A cow, it turns out, is a shell of beef encapsulating an impressively large digestive organ: the rumen. A fermentation chamber that resembles a small blimp and represents a disproportionate percentage of its bulk. This tract, a convoluted donut hole extending from the throat to the anus, is removed as a unit. The gargantuan heart is severed, and the remaining organs are carefully excised. The body of a large mammal is cavities and membranes filled with liquids and gases, like a steampunk extravagance.
My skin becomes saturated with a rich, grassy stench that will take days to leach out of my sensory memory.
Without heartbeat or breath, it is hard to acknowledge a carcass as life. Once the organs are collated, the magic of organic unity, of identity, is violated.
IX
Peter and I had very different adult lives, though the distinctions might be characterized as theme and variation rather than true divergence.
An Anthropology major, Peter became a licensed veterinarian before pivoting to his current life as an Irish Pub and hotel owner in Great Falls.
I, an English major, built furniture, then pivoted to becoming a tech entrepreneur.
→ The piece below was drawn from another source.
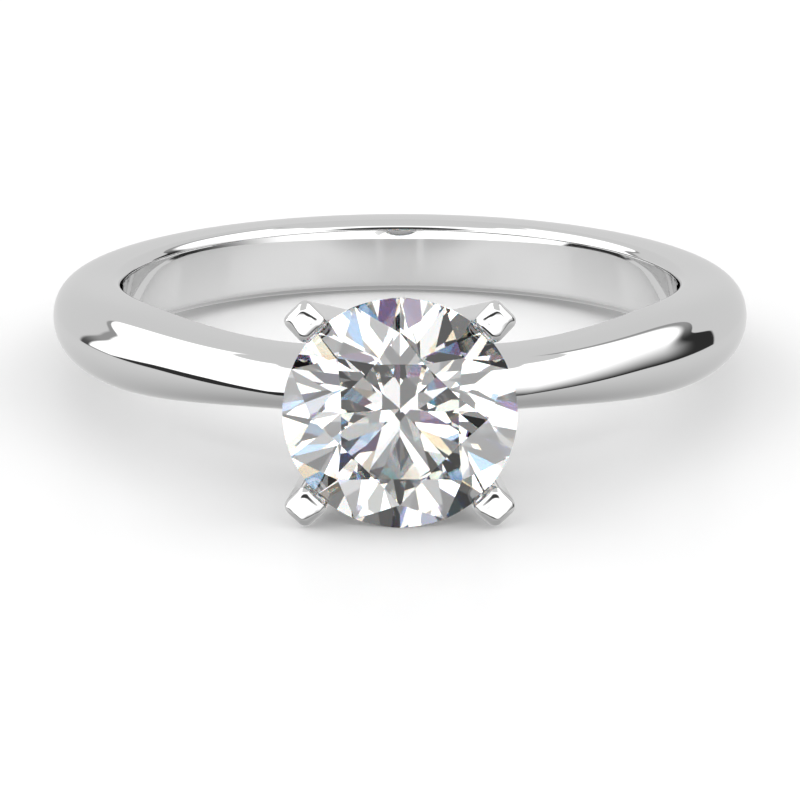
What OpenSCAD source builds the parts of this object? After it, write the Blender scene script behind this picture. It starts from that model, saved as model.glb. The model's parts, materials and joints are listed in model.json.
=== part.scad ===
// Four-claw solitaire engagement ring, at rest on the back of its band and its two lower claws.
// The origin is the centre of the finger hole. The stone faces -Y, and the surface is level.

/* [Finger hole] */
// Inside diameter of the ring
bore_d = 16.5; // [14:0.1:21]
// Radius that eases each inner edge of the band
comfort_r = 0.3; // [0.2:0.02:0.5]

/* [Band] */
// Thickness of the band opposite the stone
back_t = 2.17; // [1.7:0.01:2.6]
// Thickness of the band where it meets the head
head_t = 1.86; // [1.5:0.01:2]
// Width of the band opposite the stone
back_w = 2.2; // [1.9:0.01:2.8]
// Width of the band at its sides
side_w = 2.16; // [1.9:0.01:2.8]
// Width of the band at the swell of its shoulders
shoulder_w = 2.44; // [2.1:0.01:2.9]
// Width of the band where it meets the head
head_w = 1.81; // [1.6:0.01:2]
// How squarely the domed outside meets the rims, where 2 is an ellipse
dome_power = 4; // [2:0.1:4.5]
// How quickly the band thins towards the head, where a low value keeps it full for longer
taper_power = 1.25; // [1:0.05:2]

/* [Stone] */
// Girdle diameter of the round brilliant
stone_d = 6.63; // [6.4:0.01:6.8]
// Distance across the corners of the table, as a share of the diameter
table_share = 0.54; // [0.5:0.01:0.6]
// Slope of the crown mains
crown_angle = 34.5; // [33:0.5:36]
// Slope of the pavilion mains
pavilion_angle = 40.8; // [40:0.1:41.5]
// Height of the girdle where the facets come nearest
girdle_t = 0.12; // [0.12:0.01:0.2]
// How far the star facets reach from the table towards the girdle
star_share = 0.5; // [0.4:0.05:0.6]
// How far the lower girdle facets reach from the girdle towards the culet
lower_share = 0.78; // [0.7:0.01:0.85]
// Distance from the finger hole to the girdle plane
stone_lift = 4.74; // [4.7:0.01:5]

/* [Head] */
// Side of the square claw wire
claw_side = 0.98; // [0.9:0.01:1.02]
// Radius on the corners of the claw wire
claw_corner = 0.12; // [0.08:0.01:0.2]
// Lean of the claws away from the axis of the stone
claw_lean = 22; // [20:0.5:23]
// Radius of the dome on each claw tip
claw_dome = 1; // [0.9:0.05:1.4]
// How far the middle of a claw tip stands outside the girdle
claw_reach = 0.6; // [0.55:0.01:0.64]
// How far a claw tip stands above the girdle plane
claw_rise = 0.46; // [0.4:0.01:0.6]
// Outside diameter of the collet between the shoulders
collet_d = 4.2; // [4:0.05:4.4]
// Wall of the collet
collet_wall = 0.75; // [0.6:0.05:0.9]
// Height of the collet above the top of the finger hole
collet_h = 1.5; // [1.3:0.05:1.6]
// Height of the middle of the gallery rail above the finger hole
rail_lift = 3.05; // [2.95:0.05:3.15]
// Diameter of the gallery rail, through the middle of its wire
rail_d = 5.15; // [5.05:0.05:5.25]
// Diameter of the gallery rail's wire
rail_wire = 0.55; // [0.4:0.05:0.6]

/* [Hidden] */

metal_colour = "gainsboro";
stone_colour = "aliceblue";

bore_r = bore_d / 2;
stone_r = stone_d / 2;
collet_r = collet_d / 2;
collet_flat = sqrt(collet_r * collet_r - head_w * head_w / 4);
girdle_h = bore_r + stone_lift;
round_fn = 96;
cut_margin = 1;

// Bearings along the band run from 0 at the stone to 180 at the back.
head_bearing = 20;
shoulder_bearing = 60;
side_bearing = 100;
first_bearing = 16;
band_steps = 98;
dome_steps = 16;
comfort_angles = [15, 40, 65];
bore_stock = 0.12;
stock_slope = 2.5;

// Claws stand at these bearings round the axis of the stone, from the right of the head.
upper_right = 45;
upper_left = 135;
lower_left = 225;
lower_right = 315;
claw_tip_r = stone_r + claw_reach;
claw_tip_h = girdle_h + claw_rise;
claw_length = (claw_tip_h - bore_r * cos(asin(collet_r / bore_r)) + claw_side) / cos(claw_lean);
seat_gap = 0.01;

// The stone's facets: 8 mains above and below, each between two of the 16 girdle facets.
sector = 45;
half_sector = sector / 2;
quarter_sector = sector / 4;
facet_r = stone_r * 1.003;
rim_r = stone_r * 1.018;
table_r = stone_r * table_share;
star_r = table_r * cos(half_sector) + star_share * (stone_r - table_r * cos(half_sector));
crown_z = girdle_t / 2 + (facet_r - table_r) * tan(crown_angle);
star_z = crown_z - (star_r * cos(half_sector) - table_r) * tan(crown_angle);
meet_r = stone_r * (1 - lower_share);
meet_z = -girdle_t / 2 - (facet_r - meet_r * cos(half_sector)) * tan(pavilion_angle);
culet_z = -girdle_t / 2 - facet_r * tan(pavilion_angle);
upper_rim_z = girdle_t / 2 - (star_z - girdle_t / 2) * (rim_r - facet_r) / (facet_r - star_r);
lower_rim_z = -girdle_t / 2 - (meet_z + girdle_t / 2) * (rim_r - facet_r) / (facet_r - meet_r);

// Band

function blend(a, b, s) = a + (b - a) * s * s * (3 - 2 * s);
function share(b, from, to) = (b - from) / (to - from);
function from_head(bearing) = min(bearing, 360 - bearing);

function width_at(b) =
    b < head_bearing ? head_w :
    b < shoulder_bearing ? blend(head_w, shoulder_w, share(b, head_bearing, shoulder_bearing)) :
    b < side_bearing ? blend(shoulder_w, side_w, share(b, shoulder_bearing, side_bearing)) :
    blend(side_w, back_w, share(b, side_bearing, 180));

function thickness_at(b) = head_t + (back_t - head_t) * pow(sin(b / 2), taper_power);

// A cross section is a loop of points [distance from the bore axis, height along it].
function dome_point(w, t, a) = [
    bore_r + comfort_r + (t - comfort_r) * pow(abs(cos(a)), 2 / dome_power),
    w / 2 * sin(a)
];

function dome(w, t) = [for (i = [0 : dome_steps]) dome_point(w, t, 180 * i / dome_steps - 90)];

function comfort_point(w, a) = [
    bore_r + comfort_r * (1 - cos(a)),
    w / 2 - comfort_r * (1 - sin(a))
];

// Stock left inside the finger hole, so that the bore is cut as one true cylinder.
function stock_point(w) =
    let (edge = comfort_point(w, comfort_angles[0]), r = bore_r - bore_stock)
    [r, edge[1] - stock_slope * (edge[0] - r)];

function inner_edge(w) = concat([stock_point(w)], [for (a = comfort_angles) comfort_point(w, a)]);
function flipped(loop) = [for (p = loop) [p[0], -p[1]]];
function reversed(loop) = [for (i = [len(loop) - 1 : -1 : 0]) loop[i]];
function section(w, t) = concat(dome(w, t), reversed(inner_edge(w)), flipped(inner_edge(w)));
function on_band(bearing, p) = [p[0] * sin(bearing), -p[0] * cos(bearing), p[1]];

// The ends lie in the planes of the flats on the collet, one on each side of the head.
function band_end(side) = [
    for (p = section(head_w, thickness_at(0)))
        [side * collet_flat, -sqrt(p[0] * p[0] - collet_flat * collet_flat), p[1]]
];

module band_blank() {
    rings = [
        for (i = [0 : band_steps])
            let (
                bearing = first_bearing + i * (360 - 2 * first_bearing) / band_steps,
                b = from_head(bearing)
            )
            [for (p = section(width_at(b), thickness_at(b))) on_band(bearing, p)]
    ];
    sections = concat([band_end(1)], rings, [band_end(-1)]);
    n = len(sections[0]);
    last = len(sections) - 1;
    sides = [
        for (i = [0 : last - 1], j = [0 : n - 1])
            let (next = (j + 1) % n)
            [i * n + j, i * n + next, (i + 1) * n + next, (i + 1) * n + j]
    ];
    first_end = [for (j = [n - 1 : -1 : 0]) j];
    last_end = [for (j = [0 : n - 1]) last * n + j];
    polyhedron(points = [for (s = sections) each s], faces = concat(sides, [first_end, last_end]));
}

// Resting pose

// Lowest edge of a lower claw's tip, as points [distance towards the stone, depth below the bore axis].
claw_edge = [
    for (a = [0 : 15 : 90])
        let (
            out = claw_side / 2 - claw_corner * (1 - cos(a)),
            along = claw_side / 2 - claw_corner * (1 - sin(a)),
            drop = claw_dome - sqrt(claw_dome * claw_dome - out * out - along * along),
            r = claw_tip_r - drop * sin(claw_lean) + out * cos(claw_lean),
            h = claw_tip_h - drop * cos(claw_lean) - out * sin(claw_lean)
        )
        [h, (r + along) * sin(45)]
];

girdle_edge = [girdle_h + girdle_t / 2, stone_r];

// Lean of a line that passes under one point of the head and just touches the back of the band.
function lean_under(p) = min([
    for (q = dome(back_w, back_t)) atan((p[1] - q[1]) / (p[0] + q[0]))
]);

rest_tilt = max([for (p = concat(claw_edge, [girdle_edge])) lean_under(p)]);

module at_rest() {
    rotate([-rest_tilt, 0, 0])
        children();
}

// Turns +Z, the axis of the stone, away from the bore towards -Y.
module on_head() {
    rotate([90, 0, 0])
        children();
}

module bore() {
    rotate([0, 0, -90])
        cylinder(r = bore_r, h = 4 * collet_d, center = true, $fn = round_fn);
}

// Stone

function around(r, angle, z) = [r * cos(angle), r * sin(angle), z];
function circlet(r, first, step, z) = [for (a = [first : step : 359]) around(r, a, z)];

module cut_stone() {
    points = concat(
        circlet(table_r, half_sector, sector, crown_z),
        circlet(star_r, 0, sector, star_z),
        circlet(facet_r, half_sector, sector, girdle_t / 2),
        circlet(rim_r, 0, half_sector, upper_rim_z),
        circlet(rim_r, 0, half_sector, lower_rim_z),
        circlet(facet_r, half_sector, sector, -girdle_t / 2),
        circlet(meet_r, 0, sector, meet_z),
        [[0, 0, culet_z]]
    );
    function table(k) = k % 8;
    function star(k) = 8 + k % 8;
    function tip(k) = 16 + k % 8;
    function upper_rim(k) = 24 + k % 16;
    function lower_rim(k) = 40 + k % 16;
    function low_tip(k) = 56 + k % 8;
    function meet(k) = 64 + k % 8;
    culet = 72;
    crown = [
        for (k = [0 : 7]) each [
            [table(k), star(k + 1), table(k + 1)],
            [table(k), star(k), tip(k), star(k + 1)],
            [star(k), upper_rim(2 * k), upper_rim(2 * k + 1), tip(k)],
            [star(k + 1), tip(k), upper_rim(2 * k + 1), upper_rim(2 * k + 2)]
        ]
    ];
    pavilion = [
        for (k = [0 : 7]) each [
            [culet, meet(k + 1), low_tip(k), meet(k)],
            [meet(k), low_tip(k), lower_rim(2 * k + 1), lower_rim(2 * k)],
            [meet(k + 1), lower_rim(2 * k + 2), lower_rim(2 * k + 1), low_tip(k)]
        ]
    ];
    rim = [
        for (k = [0 : 15])
            [upper_rim(k), lower_rim(k), lower_rim(k + 1), upper_rim(k + 1)]
    ];
    table_face = [[for (k = [0 : 7]) table(k)]];
    intersection() {
        polyhedron(points = points, faces = concat(table_face, crown, rim, pavilion));
        cylinder(r = stone_r, h = -4 * culet_z, center = true, $fn = round_fn);
    }
}

// Room for the stone in the claws, following the outermost lines of its facets.
module stone_seat() {
    rotate_extrude($fn = round_fn)
        polygon([
            [0, culet_z - seat_gap],
            [meet_r + seat_gap, meet_z - seat_gap],
            [facet_r + seat_gap, -girdle_t / 2 - seat_gap],
            [facet_r + seat_gap, girdle_t / 2 + seat_gap],
            [star_r + seat_gap, star_z + seat_gap],
            [0, star_z + seat_gap]
        ]);
}

// Head

module wire_outline() {
    inner = claw_side - 2 * claw_corner;
    square([claw_side, inner], center = true);
    square([inner, claw_side], center = true);
    for (x = [-1, 1], y = [-1, 1])
        translate([x * inner / 2, y * inner / 2])
            circle(r = claw_corner, $fn = round_fn);
}

// One claw as straight wire, from its domed tip down through the finger hole.
module claw_wire(bearing) {
    rotate([0, 0, bearing])
        translate([claw_tip_r, 0, claw_tip_h])
            rotate([0, claw_lean, 0])
                difference() {
                    translate([0, 0, -claw_length])
                        linear_extrude(height = claw_length + cut_margin)
                            wire_outline();
                    translate([0, 0, -claw_dome])
                        difference() {
                            cylinder(r = claw_side, h = claw_dome + 2 * cut_margin, $fn = round_fn);
                            sphere(r = claw_dome, $fn = round_fn);
                        }
                }
}

module rail_ring() {
    translate([0, 0, bore_r + rail_lift])
        rotate_extrude($fn = round_fn)
            translate([rail_d / 2, 0])
                circle(d = rail_wire, $fn = round_fn);
}

module claw(bearing) {
    color(metal_colour)
        at_rest()
            difference() {
                on_head()
                    difference() {
                        claw_wire(bearing);
                        rail_ring();
                        translate([0, 0, girdle_h])
                            stone_seat();
                    }
                bore();
            }
}

// Nodes

module shank() {
    color(metal_colour)
        at_rest()
            difference() {
                band_blank();
                bore();
            }
}

module collet() {
    color(metal_colour)
        at_rest()
            difference() {
                on_head()
                    difference() {
                        cylinder(r = collet_r, h = bore_r + collet_h, $fn = round_fn);
                        cylinder(r = collet_r - collet_wall, h = girdle_h, $fn = round_fn);
                        for (side = [-1, 1])
                            translate([side * (collet_flat + collet_r), 0, girdle_h / 2])
                                cube([2 * collet_r, 2 * collet_r, 2 * girdle_h], center = true);
                        for (bearing = [upper_right, upper_left, lower_left, lower_right])
                            claw_wire(bearing);
                    }
                bore();
            }
}

module gallery_rail() {
    color(metal_colour)
        at_rest()
            on_head()
                rail_ring();
}

module diamond() {
    color(stone_colour)
        at_rest()
            on_head()
                translate([0, 0, girdle_h])
                    cut_stone();
}

shank();
collet();
gallery_rail();
claw(upper_left);  // claw_upper_left
claw(upper_right);  // claw_upper_right
claw(lower_left);  // claw_lower_left
claw(lower_right);  // claw_lower_right
diamond();
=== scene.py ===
"""Looks for the four-claw solitaire ring: detailed pieces in place of the CAD part, studio and camera."""
import json
import math

import bmesh
import bpy
import numpy as np
from mathutils import Matrix, Vector


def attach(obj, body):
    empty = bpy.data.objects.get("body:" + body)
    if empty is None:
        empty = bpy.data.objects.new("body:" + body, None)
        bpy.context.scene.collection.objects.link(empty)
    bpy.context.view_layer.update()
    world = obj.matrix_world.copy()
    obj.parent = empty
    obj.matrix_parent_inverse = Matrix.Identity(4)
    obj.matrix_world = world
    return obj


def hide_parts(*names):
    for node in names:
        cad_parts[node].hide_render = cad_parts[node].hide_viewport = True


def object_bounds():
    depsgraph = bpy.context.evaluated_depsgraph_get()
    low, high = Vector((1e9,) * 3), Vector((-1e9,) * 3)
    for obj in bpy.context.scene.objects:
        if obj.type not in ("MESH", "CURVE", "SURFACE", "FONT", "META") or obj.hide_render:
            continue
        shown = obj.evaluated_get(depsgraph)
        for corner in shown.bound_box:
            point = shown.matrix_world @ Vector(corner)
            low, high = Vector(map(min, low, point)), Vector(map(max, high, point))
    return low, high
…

Peter also makes furniture and runs a small farm. I rebuild cars and write. Neither of us can tolerate having a boss, and both of us are obsessed with repairing, or at least knowing how to.
We both think. Too much.
X
Dressing the steers takes a few hours. Another will do the butchering, but we have rendered living beasts into meat.
I wanted to witness the final breath of an animal that was to become our food and experience the final bloody exhalation.
I expected to feel regret or remorse, and I did not. Whether this is good or bad, I don’t know. I did the work, and the work was grim. There was no ambiguity about the outcome.
Did I find the line? I think I caught it once. In the periphery.